Presently, the federal government has authorization to borrow a mere $14,285,000,000,000. Not a penny more. So far, our federal governors have put $13.95 trillion of debt on our backs — $4 trillion of that in just the last two years.

Of course, when a government is borrowing roughly $100 billion a month to keep itself that much larger than taxpayers can afford, it’s not hard to see the coming dilemma. We’re piling up debt so fast that we’ll be out of ceiling by the end of March.

O’Donnell’s hysterics now echo in the Obama Administration, seeing a new issue to really pelt at the heads of the Tea Party. This past week, Treasury Secretary Timothy Geithner sent a letter to Capitol Hill urging quick action by lawmakers and cautioning that failure to approve more debt would mean a government default and “catastrophic economic consequences that would last for decades.”

Geithner’s warning was preceded by Austan Goolsbee, chairman of Obama’s Council of Economic Advisers, telling the Sunday talk show circuit last week that if Congress fails to act it could cause “the first default in history caused purely by insanity.”

If such quick action were required, and the new Republican House with its anti-spending Tea Party influence deemed so unstable, one has to wonder why the lame duck Congress, which seemingly passed every other imaginable piece of legislation, didn’t tackle the debt ceiling as well. Instead, Obama’s economic brain-trust saved their Chicken Little act for the incoming Congress.

Even conservative supply-siders like Bruce Bartlett worry. About what, specifically? Those “nutty right-wingers” now “elected to Congress under the Tea Party banner” who are about to touch off the conflagration, “like children playing with matches.” He fears that Congress won’t raise the debt limit and will thus trigger a default.

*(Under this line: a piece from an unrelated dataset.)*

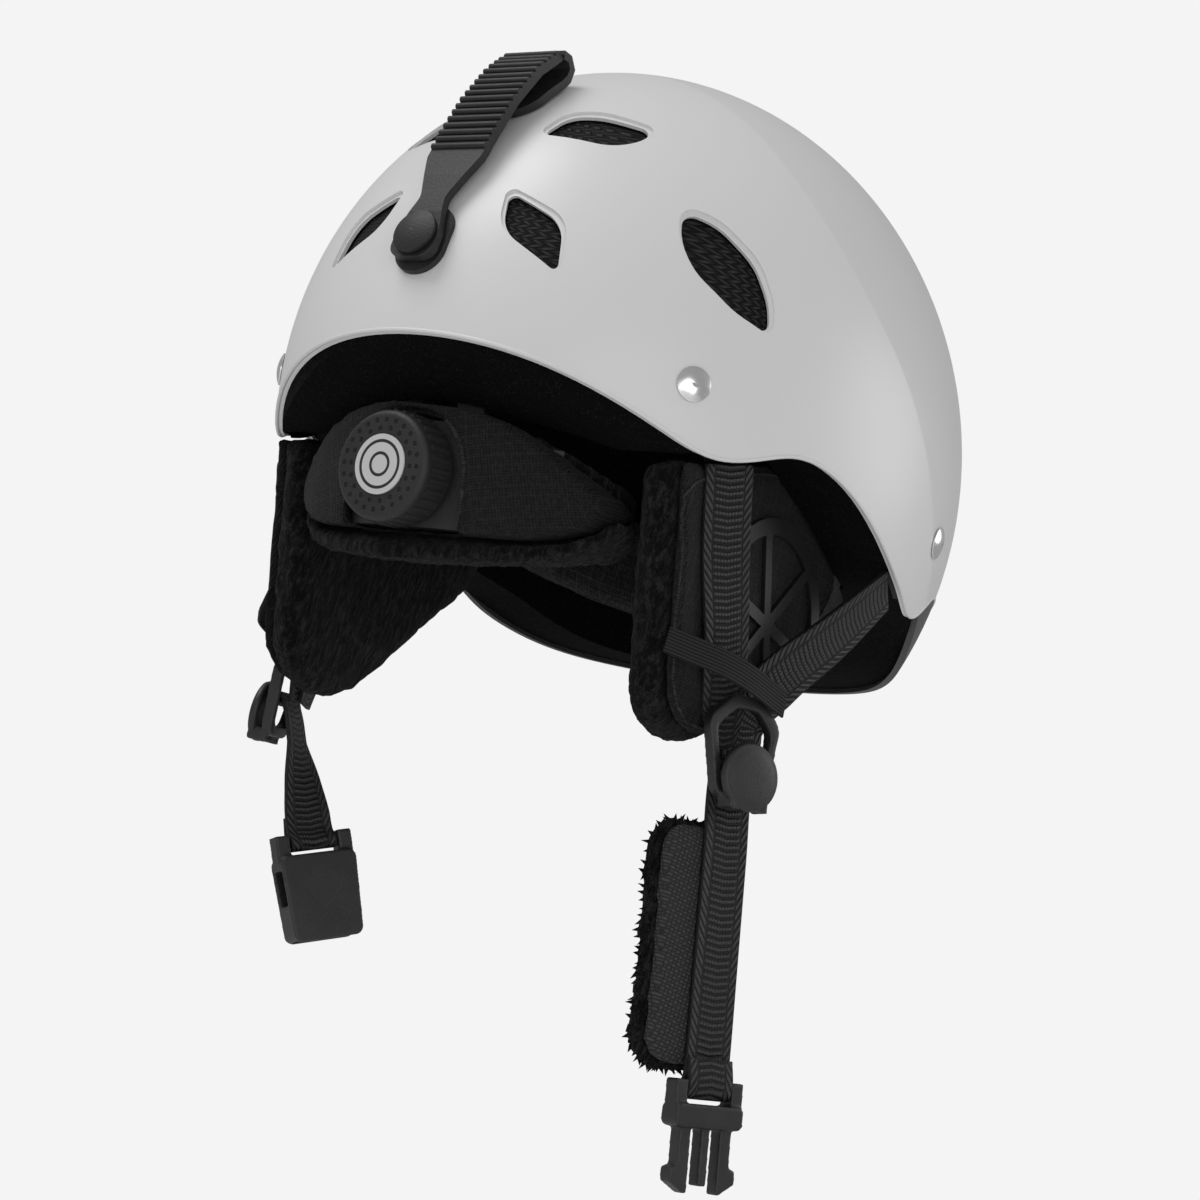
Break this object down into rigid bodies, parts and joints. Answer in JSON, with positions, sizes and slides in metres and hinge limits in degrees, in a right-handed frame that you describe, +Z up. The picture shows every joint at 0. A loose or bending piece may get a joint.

Mr. Bartlett argues that it is the normal budgeting process that marks the right place for the battle to cut spending. Moving the debate to the debt management arena could threaten the country’s fiscal solvency. Moreover, he points out that there will be congressmen who vote for increased spending only to then grandstand as anti-big-spenders by voting against upping the debt ceiling.

Bartlett certainly has a point about congressional duplicity. And, of course, a default by the U.S. government would, indeed, have serious consequences for the U.S. and world economies.

But so, too, does spiraling debt have consequences. What better time to discuss the level of debt being taken on than when raising the issue of raising the debt limit? The failure to do this in the past is likely the reason we are in the pickle we’re now in, debtwise, defaultwise, general folly-wise.

The Washington Post reported last week that “President Obama also is committed to deficit reduction, but Treasury officials said work on the deficit should occur separately from talks over extending the debt limit.”

That’s sort of like an alcoholic saying he agrees he needs to sober up, but not wanting to talk about that issue when deciding whether to order another round of drinks.

Who’s crazier, the drunkard downing the final, fatal pint, or the bartender cutting him off?

It’s worth noting that Bartlett is honest enough to acknowledge that included among the “crazies” who have contemplated debt default is Nobel Laureate and Public Choice economist James Buchanan, who “defended the morality of default on the grounds that deficits weren’t financing public capital but current consumption, with the bills being passed on to future generations.”

To economist John Lott, the current push for a quick increase in the debt level is yet another example of the Obama administration’s “overused tactic of claiming crises to push legislation.” Lott explains that Congress has voted not to raise the debt ceiling before, numerous times, and that a default is not an immediate outcome of the federal government’s credit card being removed from its wallet.

Lott also contends that the three-week shutdown of the federal government in 1995-1996 led the Clinton Administration to make budget concessions. “It’s quite obvious,” Lott told Fox News, “that we wouldn’t have had four years of balanced budgets, if we hadn’t had the shutdown.”

Will the coming debate and vote on the debt ceiling lead to “the end of the world as we know it”? Unlikely, but the REM fan comes out in me. “And I feel fine.”